WORK TO COMPLETE ->
Can the data below be echoed back word for word?

Start of DATA EXCERPT

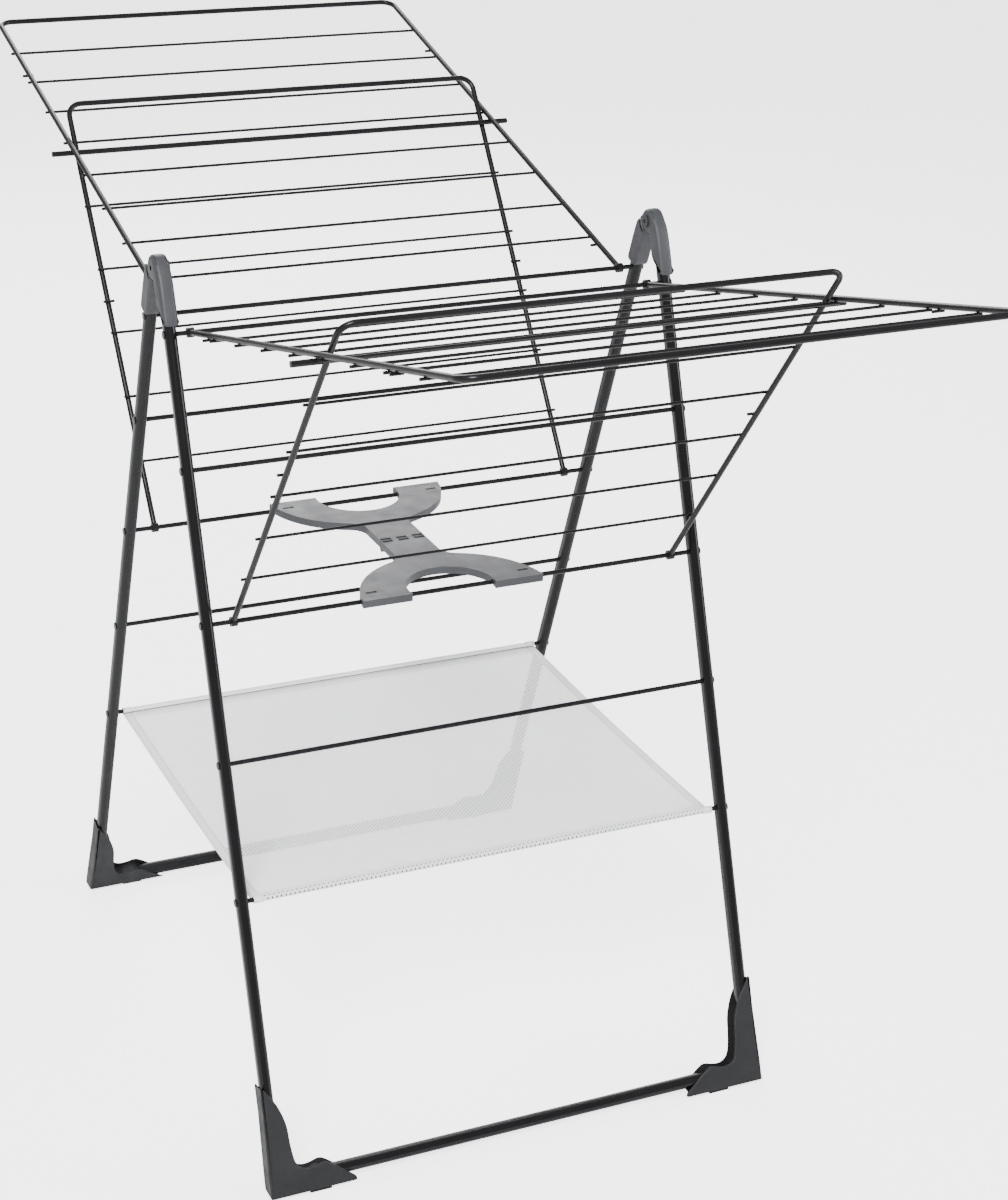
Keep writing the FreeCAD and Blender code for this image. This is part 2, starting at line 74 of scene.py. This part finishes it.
def noise(tree, scale, detail=3.0, rough=0.5):
    place = add(tree, "ShaderNodeTexCoord")
    texture = add(tree, "ShaderNodeTexNoise")
    texture.inputs["Scale"].default_value = scale
    texture.inputs["Detail"].default_value = detail
    texture.inputs["Roughness"].default_value = rough
    tree.links.new(place.outputs["Object"], texture.inputs["Vector"])
    return texture.outputs["Fac"]


def spread(tree, value, low, high):
    # Noise stays mostly between its own low and high, so that stretch is what gets spread.
    ramp = add(tree, "ShaderNodeMapRange")
    ramp.inputs["From Min"].default_value = NOISE_LOW
    ramp.inputs["From Max"].default_value = NOISE_HIGH
    ramp.inputs["To Min"].default_value = low
    ramp.inputs["To Max"].default_value = high
    tree.links.new(value, ramp.inputs["Value"])
    return ramp.outputs["Result"]


def blend_colours(tree, value, first, second):
    mix = add(tree, "ShaderNodeMix", data_type="RGBA")
    mix.inputs["A"].default_value = (*first, 1)
    mix.inputs["B"].default_value = (*second, 1)
    tree.links.new(value, mix.inputs["Factor"])
    return mix.outputs["Result"]


def surface(name, dark, light, rough, bump_scale, bump_depth, patch=9.0, coat=0.0, coat_rough=0.1,
            specular=0.5):
    # Paint or moulded plastic: broad colour patches, finer changes of gloss, and a fine grain.
    material, tree, shader = new_material(name)
    broad = noise(tree, patch, 4.0, 0.55)
    colour = blend_colours(tree, spread(tree, broad, 0.0, 1.0), dark, light)
    tree.links.new(colour, shader.inputs["Base Color"])
    tree.links.new(spread(tree, noise(tree, patch * FINE_TO_BROAD, 3.0), *rough), shader.inputs["Roughness"])
    bump = add(tree, "ShaderNodeBump")
    bump.inputs["Strength"].default_value = bump_depth
    bump.inputs["Distance"].default_value = GRAIN_DEPTH
    tree.links.new(noise(tree, bump_scale, 2.0), bump.inputs["Height"])
    tree.links.new(bump.outputs["Normal"], shader.inputs["Normal"])
    shader.inputs["Coat Weight"].default_value = coat
    shader.inputs["Coat Roughness"].default_value = coat_rough
    shader.inputs["Specular IOR Level"].default_value = specular
    return material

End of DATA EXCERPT

SOLUTION TO THE EXERCISE ->
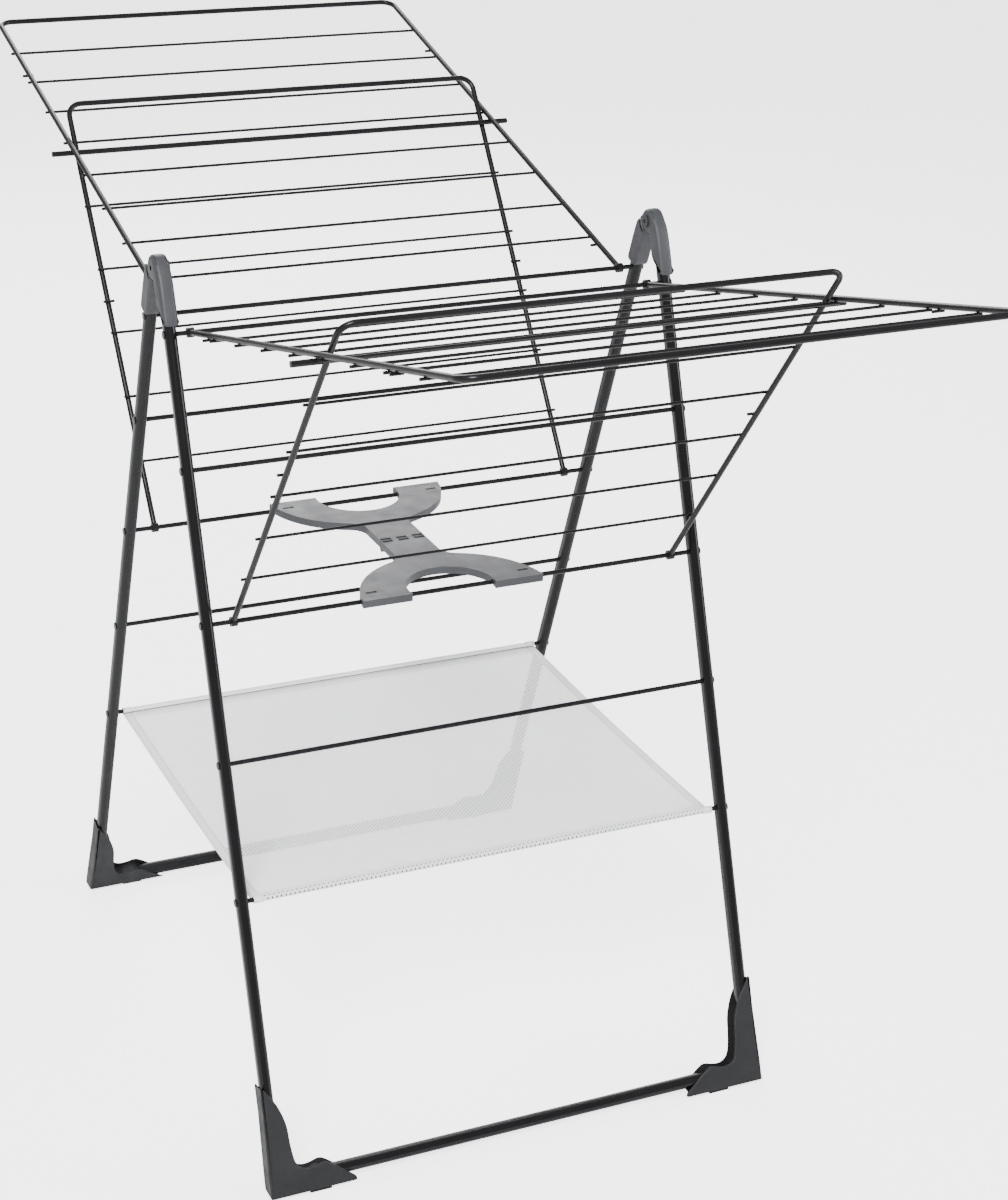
Keep writing the FreeCAD and Blender code for this image. This is part 2, starting at line 74 of scene.py. This part finishes it.
def noise(tree, scale, detail=3.0, rough=0.5):
    place = add(tree, "ShaderNodeTexCoord")
    texture = add(tree, "ShaderNodeTexNoise")
    texture.inputs["Scale"].default_value = scale
    texture.inputs["Detail"].default_value = detail
    texture.inputs["Roughness"].default_value = rough
    tree.links.new(place.outputs["Object"], texture.inputs["Vector"])
    return texture.outputs["Fac"]


def spread(tree, value, low, high):
    # Noise stays mostly between its own low and high, so that stretch is what gets spread.
    ramp = add(tree, "ShaderNodeMapRange")
    ramp.inputs["From Min"].default_value = NOISE_LOW
    ramp.inputs["From Max"].default_value = NOISE_HIGH
    ramp.inputs["To Min"].default_value = low
    ramp.inputs["To Max"].default_value = high
    tree.links.new(value, ramp.inputs["Value"])
    return ramp.outputs["Result"]


def blend_colours(tree, value, first, second):
    mix = add(tree, "ShaderNodeMix", data_type="RGBA")
    mix.inputs["A"].default_value = (*first, 1)
    mix.inputs["B"].default_value = (*second, 1)
    tree.links.new(value, mix.inputs["Factor"])
    return mix.outputs["Result"]


def surface(name, dark, light, rough, bump_scale, bump_depth, patch=9.0, coat=0.0, coat_rough=0.1,
            specular=0.5):
    # Paint or moulded plastic: broad colour patches, finer changes of gloss, and a fine grain.
    material, tree, shader = new_material(name)
    broad = noise(tree, patch, 4.0, 0.55)
    colour = blend_colours(tree, spread(tree, broad, 0.0, 1.0), dark, light)
    tree.links.new(colour, shader.inputs["Base Color"])
    tree.links.new(spread(tree, noise(tree, patch * FINE_TO_BROAD, 3.0), *rough), shader.inputs["Roughness"])
    bump = add(tree, "ShaderNodeBump")
    bump.inputs["Strength"].default_value = bump_depth
    bump.inputs["Distance"].default_value = GRAIN_DEPTH
    tree.links.new(noise(tree, bump_scale, 2.0), bump.inputs["Height"])
    tree.links.new(bump.outputs["Normal"], shader.inputs["Normal"])
    shader.inputs["Coat Weight"].default_value = coat
    shader.inputs["Coat Roughness"].default_value = coat_rough
    shader.inputs["Specular IOR Level"].default_value = specular
    return material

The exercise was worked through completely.